Good question. When we're not around, who goes to bat for us?

Answer: No one.

No matter what we say or do, whether we're there or not, we're the Great Satan. Billions in aid throughout the Middle East does nothing for us - anywhere. How does abandoning those who have agreed to sign on with us help overcome that reality?

I don't deny that the guy in the street is the ultimate goal, but right now we don't have many ways to get to him. What we can do is be consistent, destroy those who cause trouble, and then Marshall Plan them back to the future.

Matt Huisman said...

Ah, you see where I'm going with this, Matt.
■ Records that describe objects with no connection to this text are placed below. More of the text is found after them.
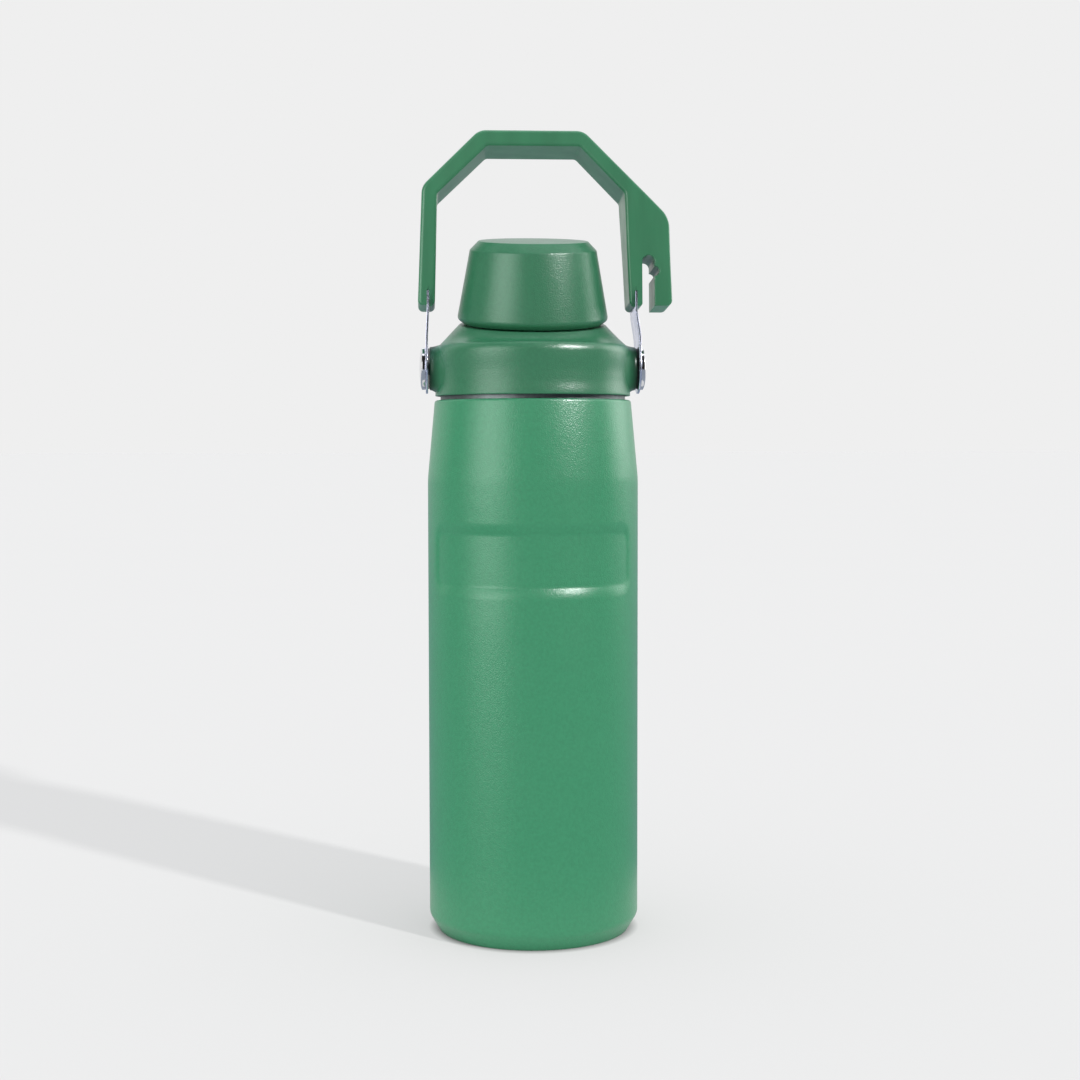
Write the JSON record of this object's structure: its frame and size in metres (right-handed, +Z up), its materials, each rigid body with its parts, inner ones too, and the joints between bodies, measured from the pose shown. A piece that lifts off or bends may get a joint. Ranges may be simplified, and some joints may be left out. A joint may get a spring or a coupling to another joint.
{
  "type": "vacuum flask",
  "caption": "Double-walled steel flask with a screw-in lid, a leaning pouring spout under a screw cap, and a swinging carry handle with a cord hook.",
  "frame": {"origin": "on the bottle's axis, in the plane of the surface that it stands on", "axes": "+Z up along the bottle's axis, +X along the handle's pivot axis towards the cord hook, -Y the front, where the spout leans"},
  "size_m": [0.0913, 0.076, 0.2882],
  "materials": {
    "body_paint": "satin powder coat",
    "lid_plastic": "fine satin moulding",
    "grip_plastic": "semi-gloss moulding",
    "plug_plastic": "plain moulding",
    "brushed_steel": "brushed",
    "polished_steel": "polished",
    "silicone": "matt",
    "nylon": "matt",
    "foam": "closed-cell foam",
    "getter_metal": "sintered",
    "seal_glass": "fused bead",
    "brass": "turned"
  },
  "bodies": {
    "bottle": {"outer_shell": "body_paint", "outer_bottom": "brushed_steel", "base_cover": "brushed_steel", "vacuum_seal": "seal_glass", "getter": "getter_metal", "inner_vessel": "brushed_steel"},
    "lid_seal": {"lid_gasket": "silicone"},
    "lid": {"lid_collar": "lid_plastic", "lid_plug": "plug_plastic", "lid_foam": "foam", "pivot_insert_left": "brass", "pivot_insert_right": "brass", "pivot_washer_left": "nylon", "pivot_washer_right": "nylon", "pivot_rivet_left": "polished_steel", "pivot_rivet_right": "polished_steel"},
    "handle": {"strap_left": "brushed_steel", "strap_right": "brushed_steel", "handle_grip": "grip_plastic"},
    "cap_seal": {"cap_gasket": "silicone"},
    "cap": {"cap_shell": "lid_plastic", "cap_liner": "plug_plastic", "cap_foam": "foam"}
  },
  "joints": [
    {"name": "lid_lift", "type": "slide", "parent": "bottle", "child": "lid_seal", "axis": [0, 0, 1], "range_m": [0, 0.0152]},
    {"name": "lid_turn", "type": "hinge", "parent": "lid_seal", "child": "lid", "pos_m": [0, 0, 0.1966], "axis": [0, 0, 1], "range_deg": [0, 1080]},
    {"name": "handle_swing", "type": "hinge", "parent": "lid", "child": "handle", "pos_m": [0, 0, 0.2035], "axis": [1, 0, 0], "range_deg": [-126, 135]},
    {"name": "cap_lift", "type": "slide", "parent": "lid", "child": "cap_seal", "axis": [0, -0.1616, 0.9869], "range_m": [0, 0.0162]},
    {"name": "cap_turn", "type": "hinge", "parent": "cap_seal", "child": "cap", "pos_m": [0, 0, 0.2193], "axis": [0, -0.1616, 0.9869], "range_deg": [0, 1152]}
  ],
  "couplings": [
    {"joint": "lid_lift", "follows": "lid_turn", "m_per_rad": 0.00079577},
    {"joint": "cap_lift", "follows": "cap_turn", "m_per_rad": 0.00079577}
  ]
}
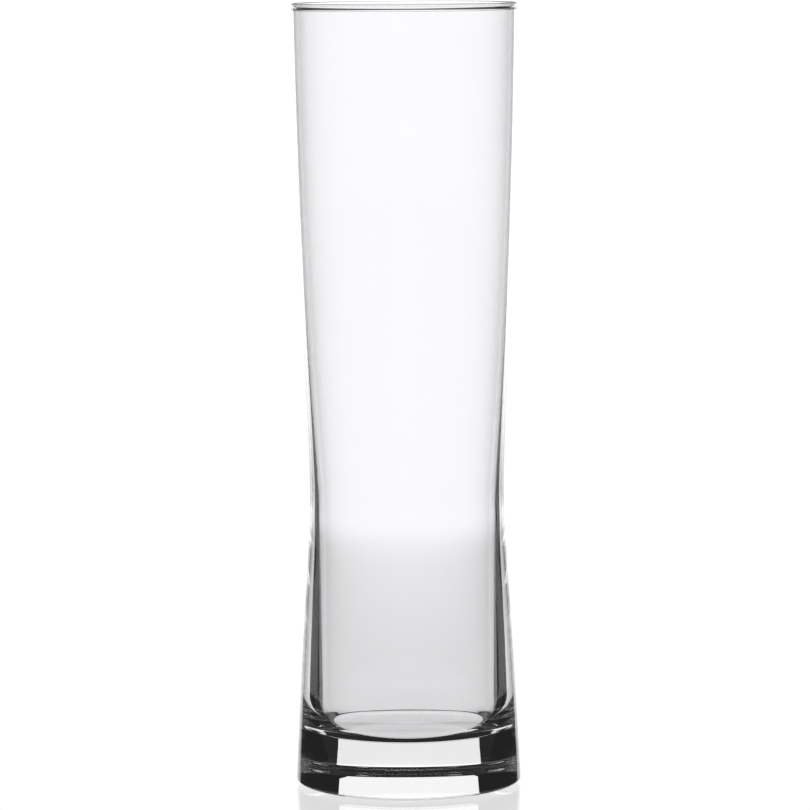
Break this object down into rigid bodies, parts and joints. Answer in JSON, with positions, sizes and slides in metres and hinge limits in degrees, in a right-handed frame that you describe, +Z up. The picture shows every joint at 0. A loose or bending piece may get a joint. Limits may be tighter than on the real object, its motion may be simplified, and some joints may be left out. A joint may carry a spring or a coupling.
{
  "type": "drinking glass",
  "caption": "Tall waisted clear glass tumbler with a thin rounded rim, a deep open cavity and a thick solid foot.",
  "frame": {"origin": "centre of the foot's resting plane", "axes": "+Z up along the axis of revolution, towards the rim; X and Y are interchangeable"},
  "size_m": [0.0576, 0.0576, 0.2],
  "materials": {
    "clear_glass": "polished"
  },
  "bodies": {
    "root": {"glass_body": "clear_glass"}
  },
  "joints": []
}
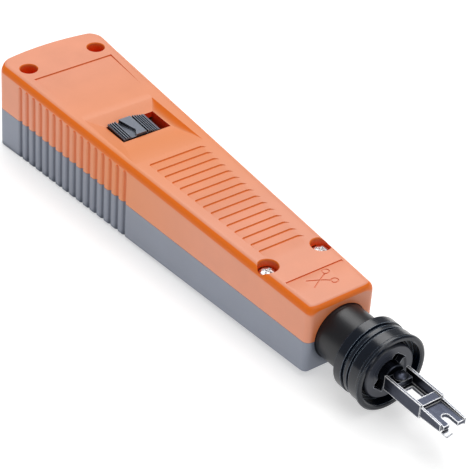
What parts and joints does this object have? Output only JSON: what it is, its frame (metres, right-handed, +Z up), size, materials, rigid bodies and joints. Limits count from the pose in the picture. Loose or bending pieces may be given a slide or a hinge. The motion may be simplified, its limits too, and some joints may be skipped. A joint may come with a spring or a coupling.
{
  "type": "punch down tool",
  "caption": "Impact punch down tool: tapered two-part grip with force slider, sprung plunger, ringed collar and forked wire-seating blade with a side cutter.",
  "frame": {"origin": "bottom centre of the bounding box, on the surface the tool lies on", "axes": "+X towards the blade tip (the tool's axis points 0.63 degrees below it), +Z up with the force slider on top, +Y to the side opposite the cutter"},
  "size_m": [0.1854, 0.0356, 0.0275],
  "materials": {
    "orange_plastic": "satin moulded, lightly glossy on rounded edges",
    "grey_plastic": "satin moulded blue-grey",
    "slate_plastic": "satin dark slate",
    "black_plastic": "glossy black",
    "nylon": "natural nylon",
    "rubber": "matte",
    "steel": "bright machined",
    "spring_steel": "drawn wire",
    "dark_steel": "dark blue-grey hardened steel"
  },
  "bodies": {
    "housing": {"upper_shell": "orange_plastic", "lower_shell": "grey_plastic", "front_screw_left": "steel", "front_screw_right": "steel", "rear_screw_left": "steel", "rear_screw_right": "steel", "guide_sleeve": "nylon", "trip_ramp": "steel", "buffer_washer": "rubber", "selector_detent_spring": "spring_steel", "hammer_spring": "spring_steel"},
    "plunger": {"plunger_barrel": "black_plastic", "collar": "black_plastic", "bayonet_disc": "slate_plastic", "anvil_stem": "steel", "release_pin": "steel", "retaining_clip": "spring_steel", "return_spring": "spring_steel", "blade_spring": "spring_steel"},
    "hammer": {"hammer": "steel", "latch_spring": "spring_steel"},
    "latch": {"trip_latch": "dark_steel"},
    "selector": {"force_slider": "slate_plastic", "selector_wedge": "dark_steel"},
    "spring_seat": {"spring_seat": "nylon"},
    "blade": {"blade_hub": "dark_steel", "blade_fork": "dark_steel", "cutting_blade": "steel", "blade_rivet": "dark_steel"}
  },
  "joints": [
    {"name": "plunger_slide", "type": "slide", "parent": "housing", "child": "plunger", "axis": [-0.9999, 0, 0.011], "range_m": [0, 0.008], "stiffness_N_per_m": 4000, "springref_m": -0.012},
    {"name": "hammer_slide", "type": "slide", "parent": "housing", "child": "hammer", "axis": [-0.9999, 0, 0.011], "range_m": [0, 0.008], "deforming": ["hammer_spring"]},
    {"name": "latch_drop", "type": "slide", "parent": "hammer", "child": "latch", "axis": [-0.011, 0, -0.9999], "range_m": [0, 0.0012], "deforming": ["latch_spring"]},
    {"name": "force_selector", "type": "slide", "parent": "housing", "child": "selector", "axis": [0, 1, 0], "range_m": [0, 0.003], "deforming": ["selector_detent_spring"]},
    {"name": "spring_seat_shift", "type": "slide", "parent": "housing", "child": "spring_seat", "axis": [0.9999, 0, -0.011], "range_m": [0, 0.0015]},
    {"name": "blade_twist", "type": "hinge", "parent": "plunger", "child": "blade", "pos_m": [0.05742, 0, 0.01127], "axis": [0.9999, 0, -0.011], "range_deg": [0, 50]}
  ],
  "couplings": [
    {"joint": "hammer_slide", "follows": "plunger_slide", "ratio": 1},
    {"joint": "latch_drop", "follows": "plunger_slide", "ratio": 0.15},
    {"joint": "spring_seat_shift", "follows": "force_selector", "ratio": 0.5}
  ]
}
Absolutley. And my statement that I don't believe that the Middle East is filled with overly fanatical Muslims does not detract from your point regarding Islam either. I agree that Islam is hostile towards competing ideologies - I just don't believe that most Muslims are that fanatical about Islam.
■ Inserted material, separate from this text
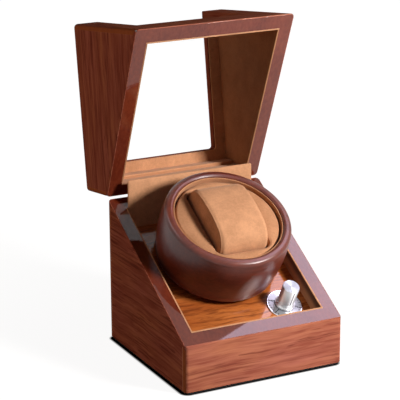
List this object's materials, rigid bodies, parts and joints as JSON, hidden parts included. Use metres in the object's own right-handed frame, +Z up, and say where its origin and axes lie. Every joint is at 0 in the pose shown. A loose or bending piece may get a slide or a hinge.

Religions that force mandatory compliance on their adherents usually end up with people who, in some sense, are just going through the motions.

Tom Van Dyke said...

What got lost in the usual flood of political boilerplate on current events was what I was actually trying to get at, which is the Muslim world's cultural view of man: partially about how they see us, but also how they see themselves.

I don't think I wrote anything particularly contentious or controversial. Or even pejorative. The Hobbesian view of man is in no way restricted to the Arab world, but is far less pervasive in the west. Most of the west, as the stepchildren of Rousseau, are as unaware of their own acculturation and assumptions as the Muslims probably are.

In such cases, people don't like their assumptions challenged, and shedding a little light is usually rewarded with a lot of heat, as we just proved here. What we want to give the Muslim world, they don't want, was my simple conclusion.

The depth of religious feeling in the Muslim world remains to be seen. I was nowhere near a consideration of that. However, 65 years ago, it was immaterial just how many Germans were really Nazis or Japanese were subscribers to the Bushido Code, and that is the worry.